(62g) Molecular Simulation of Metal-Ionic Liquid Interfaces

Thompson, M., Vanderbilt University
Cummings, P. T., Vanderbilt University
Sacci, R., Oak Ridge Naitonal Laboratory
Black, J., Oak Ridge Naitonal Laboratory
Balke, N., Oak Ridge Naitonal Laboratory
Surface interactions between metals and room temperature ionic liquids (RTILs) give rise to promising applications in catalysis, tribology, electrochemical deposition, and energy storage. Despite this, nanoscale features of the electric double layer (EDL) are poorly understood for more than a small number of metals. Here, we use a combination of molecular dynamics (MD) simulation, atomic force microscopy (AFM), and neutron reflectometry (NR) to study the structural ordering of ionic liquids at the interface of metal surfaces. Recent advances in AFMand NR have enabled the detection of ion layering at the EDL and structural responses to applied electrical potential.
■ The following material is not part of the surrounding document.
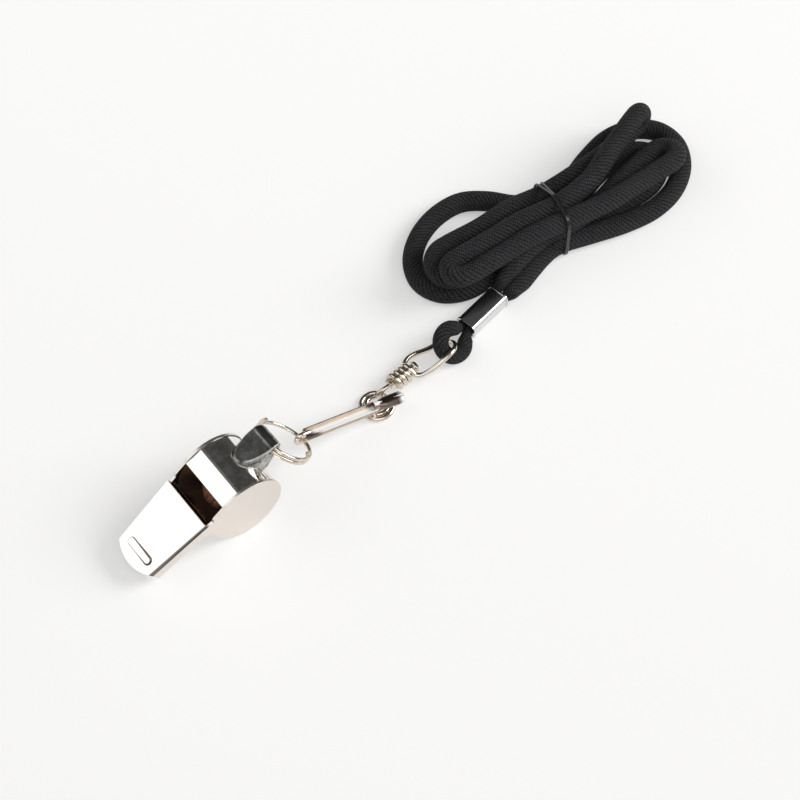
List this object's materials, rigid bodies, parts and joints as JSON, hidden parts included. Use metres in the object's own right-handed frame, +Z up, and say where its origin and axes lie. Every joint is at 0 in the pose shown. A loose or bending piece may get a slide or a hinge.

These experimental probes enable comparison to ion density profiles derived from MD. We initially consider the RTIL EMIM-Tf2N on a molybdenum surface. Due to a lack of appropriately generalizable force fields for a pure Mo surface, we parameterized Lennard-Jones interactions using contact angle experiments as target data. The derived fluid-solid interactions are used to explore the structure and orientation of RTIL molecules at the metal interface. Systems with and without applied electrical potentials are explored. The generalizability of this method to other surfaces, including bismuth, tin, and carbon, is explored.